Similarly, I keep the abstract in its own file, so that the exact same content can be used in the latex source (via \input) and in this script. The abstract should avoid math symbols and custom macros, because it will be used in both the html arxiv page and the text arxiv email.
Script output
The script above, when run in my "newpaper" project directory, produces the following output. Here, I can check:
- which files are included in the tar.gz archive,
- progress on my submission checklist, and
- arxiv metadata for copy/pasting into the arxiv submission web form.

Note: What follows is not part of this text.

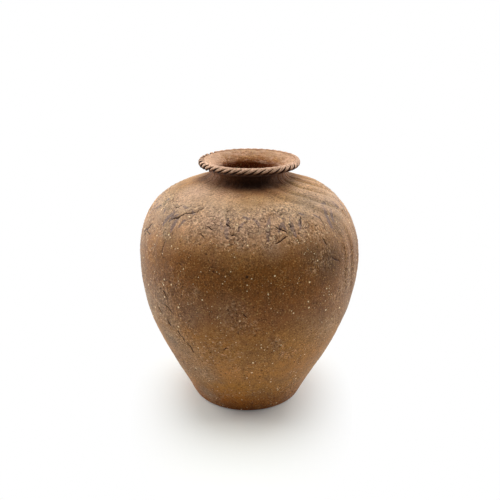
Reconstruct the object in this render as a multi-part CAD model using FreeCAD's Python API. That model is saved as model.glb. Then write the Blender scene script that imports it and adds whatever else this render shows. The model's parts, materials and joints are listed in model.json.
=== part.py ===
import FreeCAD, Part
import math
import os

# A tall-shouldered stoneware storage jar (onggi), built the way a potter builds it:
# a flat base slab, rings of clay stacked and beaten into a wall, a closing shoulder,
# a short neck collar, a flared mouth and a notched rope of clay laid along the lip.
# Every clay piece is its own solid and meets its neighbour on the joint it was
# pressed together along. Millimetres, +Z up, origin in the middle of the foot.

Vector = FreeCAD.Vector

# ---- Driving dimensions -----------------------------------------------------

# Thicknesses of the clay.
WALL = 7.5                      # wall of the beaten rings, measured square to it
BASE_THICKNESS = 12.0           # base slab, from the ground to the floor inside
FOOT_EDGE = 4.0                 # rounding where the slab meets the ground
WALL_LAP = 9.0                  # length by which a ring overlaps the one below, inside

# Base slab: the outer radius on the ground and at the slab's top edge.
FOOT_RADIUS = 63.0
SLAB_RADIUS = 68.4

# Wall rings: how far each one rises, and the outer radius where it ends.
RING_1_RISE = 38.0
RING_1_RADIUS = 88.6
RING_2_RISE = 38.0
RING_2_RADIUS = 106.6
RING_3_RISE = 40.0
RING_3_RADIUS = 118.9
RING_4_RISE = 41.0
RING_4_RADIUS = 122.9
RING_5_RISE = 36.0
RING_5_RADIUS = 118.5
RING_6_RISE = 29.5
RING_6_RADIUS = 100.6

# Shoulder ring: closes the jar in towards the neck.
SHOULDER_RISE = 16.9
SHOULDER_RADIUS = 72.3
CLOSING_RISE = 7.4
CLOSING_SLOPE = 19.0            # degrees above level where the shoulder meets the neck

# Neck collar: a short upright ring with a straight throat that takes a stopper.
NECK_RADIUS = 41.4
NECK_RISE = 8.2
NECK_SPREAD = 8.6               # how much wider than the neck the collar's foot is
NECK_WALL = 7.0
THROAT_LENGTH = 9.6
THROAT_ENTRY_SLOPE = 30.0       # degrees above level where the collar starts, inside

# Mouth flare and the rope of clay along its lip.
FLARE_RISE = 9.3                # from the collar to the middle of the rope
FLARE_REACH = 8.2               # how far the lip's edge stands out past the neck
ROPE_RADIUS = 3.7               # half the rope's thickness
ROPE_SEAT = 2.0                 # the lip's edge lies this far inside the centre line
FLARE_UNDER_SLOPE = 28.0        # degrees above level, underside of the lip
NOTCH_COUNT = 40
NOTCH_SLANT = 38.0              # degrees that the notches lean from upright
NOTCH_DEPTH = 1.0
NOTCH_WIDTH_RADIUS = 1.5        # radius of the stick that pressed the notches
NOTCH_SWEEP = 165.0             # degrees round the rope that one notch reaches
NOTCH_START = -60.0             # degrees below level where a notch starts, outside


# ---- Helpers ----------------------------------------------------------------

def point(radius, height):
    """A point of the jar's half section."""
    return Vector(radius, 0.0, height)


def direction(degrees):
    """A unit direction in the half section, measured up from level, outwards."""
    angle = math.radians(degrees)
    return Vector(math.cos(angle), 0.0, math.sin(angle))


def smooth_curve(points, start=None, end=None):
    """A curve through the points, with the given directions at its ends."""
    curve = Part.BSplineCurve()
    if start is None:
        curve.interpolate(Points=points)
    else:
        curve.interpolate(Points=points, InitialTangent=start, FinalTangent=end)
    return curve


def line(start, end):
    return Part.LineSegment(start, end).toShape()


def between(curve, start, end):
    """The stretch of a curve from one of its points to another, as an edge."""
    return curve.toShape(curve.parameter(start), curve.parameter(end))


def turned(edges):
    """The solid that a closed outline makes when it is turned about the axis."""
    wire = Part.Wire(Part.__sortEdges__(edges))
    return Part.Face(wire).revolve(Vector(0, 0, 0), Vector(0, 0, 1), 360)


def inside_of(curve, station):
    """The inner end of the joint that starts at an outer station.

    It lies one lap lower along the wall, and one wall thickness in.
    """
    lower = curve.parameterAtDistance(-WALL_LAP, curve.parameter(station))
    along = curve.tangent(lower)[0]
    inwards = Vector(-along.z, 0.0, along.x)
    return curve.value(lower) + inwards * WALL


# ---- The jar's half section -------------------------------------------------

RINGS = [
    ("wall_coil_1", RING_1_RISE, RING_1_RADIUS),
    ("wall_coil_2", RING_2_RISE, RING_2_RADIUS),
    ("wall_coil_3", RING_3_RISE, RING_3_RADIUS),
    ("wall_coil_4", RING_4_RISE, RING_4_RADIUS),
    ("wall_coil_5", RING_5_RISE, RING_5_RADIUS),
    ("wall_coil_6", RING_6_RISE, RING_6_RADIUS),
    ("shoulder_coil", SHOULDER_RISE, SHOULDER_RADIUS),
]

foot = point(FOOT_RADIUS, 0.0)
slab_edge = point(SLAB_RADIUS, BASE_THICKNESS)
outer_stations = [slab_edge]
height = BASE_THICKNESS
for _, rise, radius in RINGS:
    height += rise
    outer_stations.append(point(radius, height))
closing_height = height + CLOSING_RISE
closing = point(NECK_RADIUS + NECK_SPREAD, closing_height)

foot_lean = (slab_edge - foot).normalize()
closing_run = direction(180.0 - CLOSING_SLOPE)
outside = smooth_curve([foot] + outer_stations + [closing], foot_lean, closing_run)

# Inside, the wall starts at the slab's top, one wall in from the edge.
floor_corner = point(SLAB_RADIUS - WALL / foot_lean.z, BASE_THICKNESS)
inner_stations = [floor_corner]
for station in outer_stations[1:-1]:
    inner_stations.append(inside_of(outside, station))
inner_closing = inside_of(outside, closing)
inside = smooth_curve(inner_stations + [inner_closing],
                      foot_lean, direction(180.0 - THROAT_ENTRY_SLOPE))

collar_top = closing_height + NECK_RISE
rope_height = collar_top + FLARE_RISE
neck_top = point(NECK_RADIUS, collar_top)
throat_radius = NECK_RADIUS - NECK_WALL
throat_top = point(throat_radius, collar_top)
throat_bottom = point(throat_radius, collar_top - THROAT_LENGTH)
lip_radius = NECK_RADIUS + FLARE_REACH
rope_ring_radius = lip_radius + ROPE_SEAT
lip_half = math.sqrt(ROPE_RADIUS ** 2 - ROPE_SEAT ** 2)
lip_top = point(lip_radius, rope_height + lip_half)
lip_bottom = point(lip_radius, rope_height - lip_half)
# The rope's own slope where it leaves the lip, so that mouth and rope run smoothly.
lip_slope = math.degrees(math.asin(ROPE_SEAT / ROPE_RADIUS))
upright = direction(90.0)


# ---- Clay pieces ------------------------------------------------------------

def base_slab():
    """The flat slab that the jar stands on, with its lower edge rounded."""
    axis_low = point(0.0, 0.0)
    axis_high = point(0.0, BASE_THICKNESS)
    slab = turned([
        line(axis_low, foot),
        between(outside, foot, slab_edge),
        line(slab_edge, axis_high),
        line(axis_high, axis_low),
    ])
    ground_edge = [edge for edge in slab.Edges
                   if edge.BoundBox.ZMax < FOOT_EDGE / 10 and edge.Closed]
    return slab.makeFillet(FOOT_EDGE, ground_edge)


def wall_ring(index):
    """One ring of the wall, between two slanting joints."""
    low_out, high_out = outer_stations[index], outer_stations[index + 1]
    low_in, high_in = inner_stations[index], inner_stations[index + 1]
    return turned([
        between(outside, low_out, high_out),
        line(high_out, high_in),
        between(inside, low_in, high_in),
        line(low_in, low_out),
    ])


def shoulder_ring():
    """The ring that closes the shoulder in to the foot of the neck."""
    low_out, low_in = outer_stations[-2], inner_stations[-1]
    return turned([
        between(outside, low_out, closing),
        line(closing, inner_closing),
        between(inside, low_in, inner_closing),
        line(low_in, low_out),
    ])


def neck_collar():
    """The short upright neck, with the straight throat inside."""
    outer = smooth_curve([closing, neck_top], closing_run, upright)
    entry = smooth_curve([inner_closing, throat_bottom],
                         direction(180.0 - THROAT_ENTRY_SLOPE), upright)
    return turned([
        outer.toShape(),
        line(neck_top, throat_top),
        line(throat_top, throat_bottom),
        entry.toShape(),
        line(inner_closing, closing),
    ])


def mouth_flare():
    """The mouth, opening from the throat out to the edge that carries the rope."""
    under = smooth_curve([neck_top, lip_bottom], upright, direction(FLARE_UNDER_SLOPE))
    upper = smooth_curve([throat_top, lip_top], upright, direction(lip_slope))
    return turned([
        under.toShape(),
        line(lip_bottom, lip_top),
        upper.toShape(),
        line(throat_top, neck_top),
    ])


def notch():
    """The stick mark of one notch: part of a small ring laid slanting over the rope."""
    ring_radius = ROPE_RADIUS + NOTCH_WIDTH_RADIUS - NOTCH_DEPTH
    mark = Part.makeTorus(ring_radius, NOTCH_WIDTH_RADIUS,
                          Vector(0, 0, 0), Vector(0, -1, 0), 0, 360, NOTCH_SWEEP)
    mark.rotate(Vector(0, 0, 0), Vector(0, 1, 0), -NOTCH_START)
    mark.rotate(Vector(0, 0, 0), Vector(1, 0, 0), -NOTCH_SLANT)
    mark.translate(point(rope_ring_radius, rope_height))
    return mark


def rope_band():
    """The coil of clay along the lip, notched all round to look like a rope."""
    outermost = point(rope_ring_radius + ROPE_RADIUS, rope_height)
    coil = turned([
        Part.Arc(lip_bottom, outermost, lip_top).toShape(),
        line(lip_top, lip_bottom),
    ])
    first = notch()
    marks = []
    for index in range(NOTCH_COUNT):
        mark = first.copy()
        mark.rotate(Vector(0, 0, 0), Vector(0, 0, 1), 360.0 * index / NOTCH_COUNT)
        marks.append(mark)
    return coil.cut(marks)


# ---- Writing the pieces -----------------------------------------------------

def write(name, shape):
    solids = shape.Solids
    if len(solids) != 1 or not solids[0].isValid():
        raise ValueError(name + " is not one sound solid")
    solids[0].exportStep("parts/" + name + ".step")
    box = solids[0].BoundBox
    print(f"{name:14s} z {box.ZMin:7.2f} to {box.ZMax:7.2f}, radius {box.XMax:7.2f}, "
          f"volume {solids[0].Volume / 1000:7.1f} cm3")


os.makedirs("parts", exist_ok=True)
write("base_slab", base_slab())
for number, (name, _, _) in enumerate(RINGS[:-1]):
    write(name, wall_ring(number))
write("shoulder_coil", shoulder_ring())
write("neck_collar", neck_collar())
write("mouth_flare", mouth_flare())
write("rope_band", rope_band())
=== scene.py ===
import json
import math
from functools import partial

import bpy
import numpy as np
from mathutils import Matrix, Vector


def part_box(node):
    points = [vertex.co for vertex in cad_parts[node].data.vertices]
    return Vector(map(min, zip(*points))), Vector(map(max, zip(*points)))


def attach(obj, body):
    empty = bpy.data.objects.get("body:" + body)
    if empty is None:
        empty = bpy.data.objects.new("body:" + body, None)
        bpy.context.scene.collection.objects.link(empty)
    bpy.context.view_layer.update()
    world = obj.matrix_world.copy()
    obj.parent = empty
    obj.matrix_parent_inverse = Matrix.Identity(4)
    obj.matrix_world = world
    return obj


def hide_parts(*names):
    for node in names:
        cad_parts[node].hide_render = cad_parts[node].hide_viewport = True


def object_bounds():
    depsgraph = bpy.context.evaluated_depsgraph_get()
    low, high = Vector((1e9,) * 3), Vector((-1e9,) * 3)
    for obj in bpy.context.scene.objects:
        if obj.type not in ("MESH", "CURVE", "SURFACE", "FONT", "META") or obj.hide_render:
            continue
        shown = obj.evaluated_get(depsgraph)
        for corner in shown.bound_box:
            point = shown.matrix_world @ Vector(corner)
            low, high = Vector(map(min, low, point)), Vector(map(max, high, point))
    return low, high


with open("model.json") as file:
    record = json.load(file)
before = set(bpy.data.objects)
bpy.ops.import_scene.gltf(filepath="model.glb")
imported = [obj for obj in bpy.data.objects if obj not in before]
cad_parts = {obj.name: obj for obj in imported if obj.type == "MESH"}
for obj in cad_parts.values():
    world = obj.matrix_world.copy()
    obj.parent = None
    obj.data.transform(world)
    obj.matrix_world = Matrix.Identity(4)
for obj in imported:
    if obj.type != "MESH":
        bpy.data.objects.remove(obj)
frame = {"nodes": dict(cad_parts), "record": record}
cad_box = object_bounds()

# The looks of a hand-built stoneware jar (onggi): every clay piece of the CAD model is
# replaced by its beaten, cracked and pitted surface. Metres, +Z up, the front faces -Y.
# An azimuth of 0 is the front, and it grows towards +X, the right of the picture.

MM = 0.001

# ---- Camera and picture ----

CAMERA_PLACE = (2.1 * MM, -738.6 * MM, 438.2 * MM)
CAMERA_DIP = 19.74               # degrees below level
CAMERA_LENS = 49.3               # mm, on a sensor 36 mm wide

# ---- The jar's own sizes that the CAD boxes don't give ----

FOOT_RADIUS = 63.0 * MM          # outer radius on the ground, before the edge is rounded
FOOT_EDGE = 4.0 * MM             # rounding of that edge
SHOULDER_TURN = (72.3 * MM, 251.4 * MM)     # where the shoulder turns in (radius, height)
CLOSING_SLOPE = 19.0             # degrees above level where shoulder meets neck
ENTRY_SLOPE = 30.0               # degrees above level where the collar starts, inside
LIP_UNDER_SLOPE = 28.0           # degrees above level, underside of the lip's edge
LIP_TOP_SLOPE = 33.0             # degrees above level, upper side of the lip's edge
ROPE_RADIUS = 3.7 * MM
ROPE_SEAT = 2.0 * MM             # the lip's edge lies this far inside the rope's middle
ROPE_STRANDS = 40                # slanting ridges round the lip
STRAND_SLANT = 1.7               # sideways run of a strand for each rise up the rope's side
STRAND_CURL = 40.0               # how much flatter it runs over the top, per metre
WALL_RINGS = [f"wall_coil_{number}" for number in range(1, 7)]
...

Compressing to: arxiv/newpaper_v1.tar.gz parts/abstract.tex parts/applications.tex parts/technical.tex parts/background.tex newpaper.bbl newpaper.tex done. ====================== arXiv Submission Checklist: -[X] set MSC classes -[ ] out of draft mode -[ ] remove comments -[ ] set date (dd fullmonth yyyy) -[X] choose primary/secondary subject areas for submission -[X] set/verify metadata ====================== Subject Areas: primary: math.CT secondary: math.QA ====================== Metadata Title: Exciting new results that we prove Author(s): Anne Author and Othello Author Abstract: This is the abstract of our paper. It says what we do, and why it's important. It includes a hint about applications, and a bit about technicalities. Comments: 77 pages. Report number: Journal reference: DOI: ACM class: MSC class: 18C15 (Primary); 18D20, 18M05, 18M15, 18N15, 19D23 (Secondary)
Uploading to arxiv
When the document is finalized and ready to upload, I compile the document one final time and then run the script above. On the document upload part of the submission, I choose the gzipped tar bundle. The arXiv server will automatically unpack the .tar.gz file, including any subdirectory structure that was included in the tar bundle.
On the part of the form for metadata, I copy/paste from the script output. This helps avoid any typos or accidental omissions of parts of the data. The format for msc classes, in particular, is the format recommended by the arxiv help for MSC classes. That same help page also describes the other metadata fields.